Is this a big deal? I know some people prefer to have no rear speakers at all when there are no passengers in the car. But with the stock system, the rear speakers give a nice feeling of being enveloped by the music. I honestly *never* adjust the balance and fade with the stock system. But maybe that will change with a better system?

But if I get a remote volume control for the subwoofer amp it will be just as good, right?

Yeah, I'm currently leaning towards a 6-channel DSP amp such as the Helix M Six DSP, with a separate subwoofer amp. I thought about separate DSP too, but it seems to end up more expensive and will take up more trunk space.

Me too, I am close to pulling the trigger. Now to pick the amps and speakers...
Check the video I linked, at the timestamp Ahmed, aka AMD, aka Car Care Nut, does exactly what you'll need to do in order to run a wire from the trunk to the radio. You can see the entire wire path very well as his videos are always excellent. It may be a good idea to protect the TOSLink cable by putting it in a length of rubber tubing to protect it. Something like a thick walled vacuum hose or small gauge fuel line. Slit the tubing along its length and carefully fit the TOSLink wire inside. That'll at least help protect it from being damaged when reassembling the interior panels around it. When a sharp 90 degree bend is needed, you can sometimes mitigate that by making a loop or coil if there's room.

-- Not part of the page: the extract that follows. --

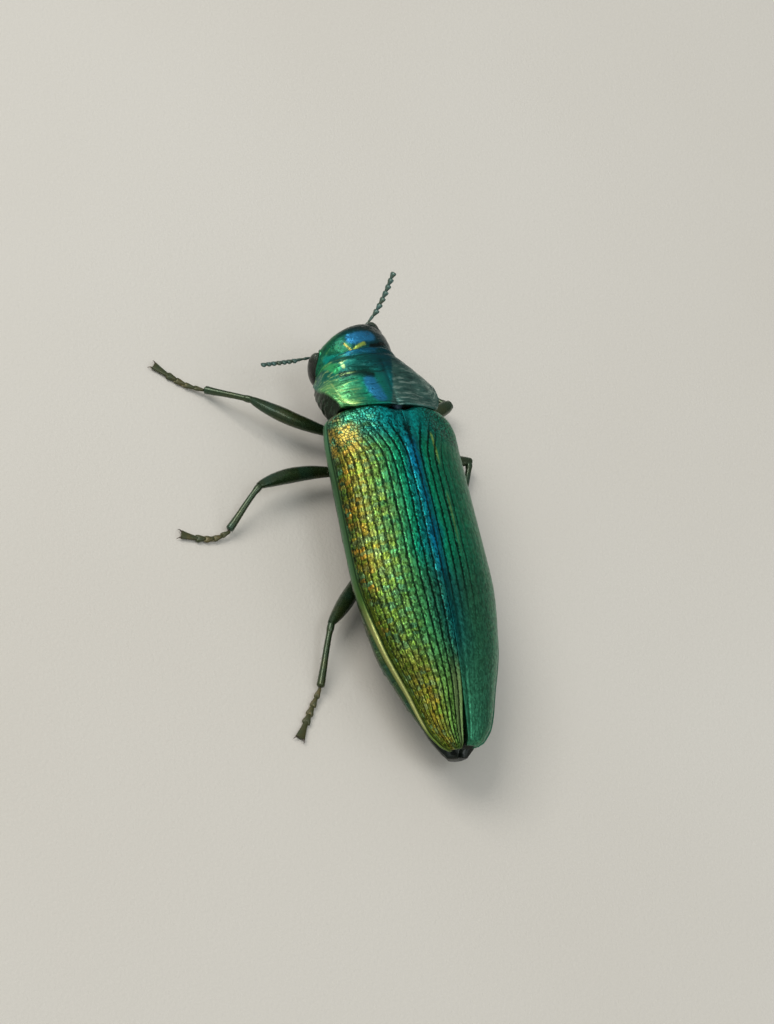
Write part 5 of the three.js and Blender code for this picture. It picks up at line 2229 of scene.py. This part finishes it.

I don't think loosing fade ability is a big deal. It'll just be slightly annoying to set the fade properly the first time because you'll have to keep returning to the trunk to adjust it. Stock systems are usually set up with proper speaker levels and that's why they don't really need any fade or balance adjustments. Aftermarket components often require some fade tweaking.

If your sub amplifier has a remote level control then yes it'll be just as good as the one on the AP4-TY11.

I don't have any suggestions for amps or a DSP, but for speakers I'm a fan of Morel and JL. Also, you're going to need to go mid to high end on the speakers even with a higher end brand like JL because the LS430 stereo system is/was rather good from the factory, even the non-ML stereo. So, for example, something like a JL C1 may not be an upgrade, or may not be much of an upgrade from stock. You'd likely want to go with C2s or C3s in the JL lineup as an example.